When I work with groups or folks who are on a trading desk and how can you help your peer or the person sitting next to you? And I put this question out there, how can you help them be better than you? How can you help that person become the best person on the desk? Again, it goes back to think and grow rich and having abundance that’s at least one source of it. There’s there’s many, but because when you give of yourself, then you can expect to get some type of reciprocity. It might not necessarily come from the desk itself, but it’s going to come from somewhere, and that’s what you need to trust in. But be bold. This is your life, and we don’t have as much time on planet earth. We don’t have as much time together as we would hope.
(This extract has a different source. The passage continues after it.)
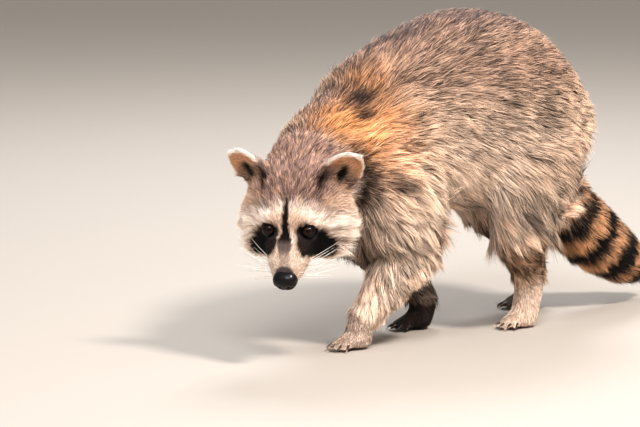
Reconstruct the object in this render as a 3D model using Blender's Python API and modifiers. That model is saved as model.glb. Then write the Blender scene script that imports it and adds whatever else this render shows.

Life is very, very precious, and it’s remarkable.
Every year I learned something along these lines that we kind of live like we’re supposed to live forever, but oftentimes we don’t take the chances that we need to in life. I lost a good friend of mine who died tragically in Italy. He was a famous Jiro, and I’m not ready to talk about it now, but I will be in the future. You see that marvelous effect on me, not just on the mats, but just in life with his outlook and stuff. So I’ll leave it there, and I’ll be back tomorrow with some more. Thanks for being here, folks. I appreciate everybody. Love yourself, love your neighbors, and just do the best that you can. All right, I’ll see you tomorrow.